Hokay. That picture you see is that of my Rainwise Mark III weather station, which beams continuously updated information about the wind velocity and direction, temperature, humidity, and — until the rain gauge clogged up — precipitation.

I bring up the last point because we’ve had a surprising amount of rain here over the past week or so. It’s been a nice, wet summer — my Rachio internet-savvy sprinkler timer has actually skipped many a planned watering, saving me money — and relatively cool.

But a few weeks ago I noticed after a particularly monsoonish rainstorm that my Weather Underground Personal Weather Station page wasn’t showing that any rain had fallen. LIAR! I KNOW IT RAINED! So, doing the right thing I grabbed a stepladder and looked into that black cylinder that is the precipitation collector. Gasp! It was full to the brim with rainwater.

So, I sent a support email off to the guys at Rainwise, who were kind enough to quickly answer that a) it was probably clogged and b) I’d have to clean it out, and here are directions on how to do so. Well, I didn’t have any time to actually do that until today.

After yet another torrential downpour today, I grabbed the stepladder one more time and ventured out to the weather station with screwdriver in hand. As noted in the email response from Rainwise, loosening four screws made it possible to rotate and remove the big black cylinder, revealing the tipping-bucket measuring device!

Well, that got cleaned off, too — it had a bit of sludge on it — but sure enough I couldn’t see through the drain hole in the bottom of the cylinder that feeds the tipping bucket. Now, to remove the little grating over the drain, I had to reach under and remove a cotter pin. For those of you who are mechanically disinclined, a cotter pin is a little metal pin that has two arms that go through a hole and are then split to hold whatever in place… Check Wikipedia — I have issues describing hardware like this.

Anyway, I straightened the legs of the cotter pin with a pair of needle-nosed pliers (not to be confused with Needle-Nose Ned Ryerson … Bing!) and pulled of the drain cover. Sure enough, there was gunk aplenty in the little drain tube… most of which had built up because of the cotter pin that went through there to hold the drain cover in place.

Now, I have to admit that I love, I LOOOOVE and ADORE this weather station, but this is an example of someone being drunk while designing a key piece of a device. Put a cotter pin in the main drain leading to the tipping bucket counter so that it can accumulate all of the sludge that falls into the cylinder? WHAT WERE YOU THINKING?

A better design would have been to have designed a simple mechanical lock for the drain cover into the plastic cylinder. In other words, put a slot in the top of the drain cover that you turn with a screwdriver or a coin if you need to clean the drain tube. It would have been less expensive, since you’d eliminate one more piece — the cotter pin, which is going to break after a few cleanings and force me to go buy another one.
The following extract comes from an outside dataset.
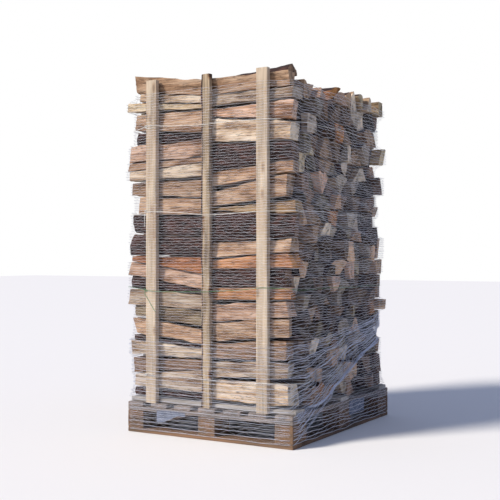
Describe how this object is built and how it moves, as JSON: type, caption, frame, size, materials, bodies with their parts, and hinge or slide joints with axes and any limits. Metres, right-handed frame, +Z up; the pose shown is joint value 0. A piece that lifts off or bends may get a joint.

Now, in case you’re wondering why I’m going on like this… This is the type of thing that goes on in the head of an engineer. Even an engineer who hasn’t done any solid engineering work in about thirty years. We are trained to see failures like this and figure out why things don’t work, and also find better ways to do things. That’s why successive iterations of our mobile devices keep getting better — we the users figure out what is stupid about the designs, we complain, and then things get redesigned to fix the stupid.

In the case of this weather station — which probably isn’t produced in quantities large enough to really justify a redesign of a component — I’ll probably just have to go buy a box of cotter pins and clean the damned thing every few months. Sigh.